Background information
- Born: 1 March 1986 (age 40) Altenburg, East Germany
- Genres: singer-sonwriter
- Occupations: Musician, songwriter
- Instruments: Vocals, guitar, ukulele
- Years active: 2012-
- Label: Kick the Flame,
- Website: https://www.sarahlesch.de/

= Sarah Lesch =

German singer-songwriter (born 1986)

Sarah Lesch (born 1 March 1986) is a German singer-songwriter who performs with a guitar and ukulele.

== Life and career ==
Lesch was born in Altenburg, Thuringia and moved with her mother to Heilbronn, Swabia, at the age of five. Her father Ralf Kruse is a Leipzig musician. He played among others with Amor & Die Kids and the Original Erzgebirgs-Duo. On her father's side she has a half-sister and a half-brother, whom she only met after she became a professionel musician.

Lesch wrote music for children's plays and worked from 2009 until 2013 as an educator in Tübingen and since then, she has mainly worked as a musician.

Lesch's debut album with the title Lieder aus der schmutzigen Küche was released in 2012 under the alias "Chansonedde", was digitally distributed by Rummelplatzmusik in 2015 and released in 2016 in cooperation with the label Kick The Flame on CD. In 2015 she released her second studio album, Von Musen und Matrosen under her real name. The Leipzig music company Kick the Flame signed her in 2016. Her third studio album Da Draussen was released in 2017; in September 2019 followed an EP with the label Räuberleiter GbR with Den Einsamen zum Troste.

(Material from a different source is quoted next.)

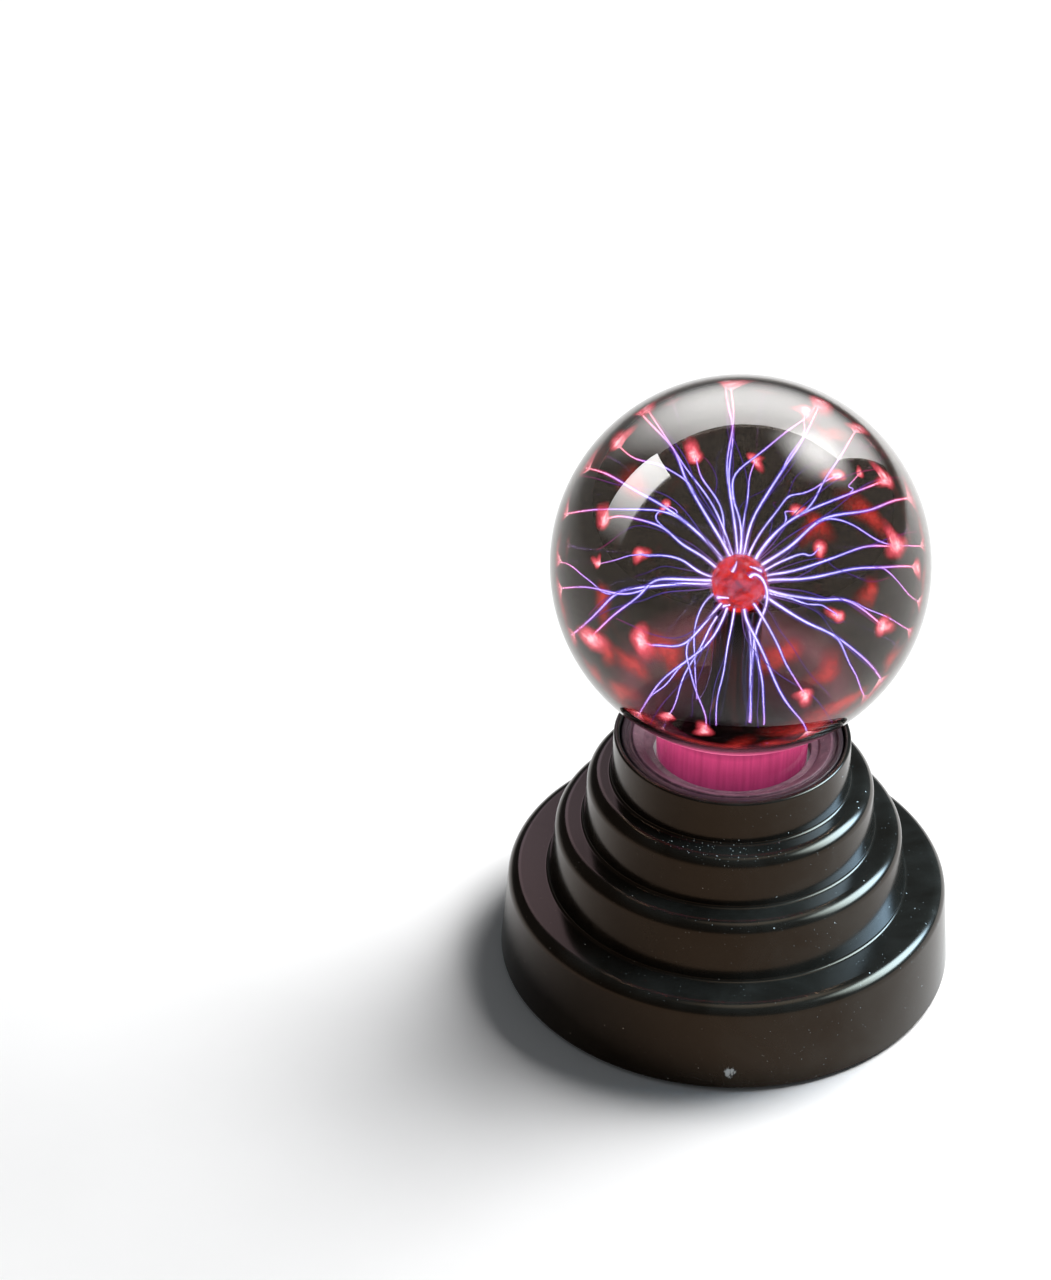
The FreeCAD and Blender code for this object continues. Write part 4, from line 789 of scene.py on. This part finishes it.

With the six-minute song Testament, which Lesch wrote for her son, she won the Protestsongcontest held in Vienna in 2016 and at the Hermann-Hesse-Festival in Calw took second place in the Panikpreis. The song, which is supposed to prepare the child for an uncertain future, was then widely distributed on the Internet and was also distributed by right-wing populist websites and right-wing extremist groups. She clearly distanced herself from them. In her song Der Kapitän she sings about the rescue of 37 people from distress with the ship Cap Anamur by Stefan Schmidt.

Lesch has performed regularly since 2013/2014, mainly on smaller stages. Among other things, she was seen at the Hamburger Küchensessions or the renowned German TV show Inas Nacht and performed at a lot of music festivals like Songs an einem Sommerabend.

==Personal life==
At age 18 Lesch gave birth to a son. She lives in Leipzig.

== Discography ==
Albums
- 2012: Lieder aus der schmutzigen Küche
- 2015: Von Musen und Matrosen (Rummelplatzmusik)
- 2017: Da Draussen (Kick The Flame)
- 2020: Der Einsamkeit zum Trotze (Kick The Flame)
- 2021: Triggerwarnung (Räuberleiter GbR)
- 2024: Gute Nachrichten (Meadow Lake Music)
- 2026: Poesie & Widerstand (Listenrecords)

EP
- 2019: Den Einsamen zum Troste (Räuberleiter GbR)

Songbooks
- For the first four albums there is a songbook with lyrics and chords, and exclusive poems.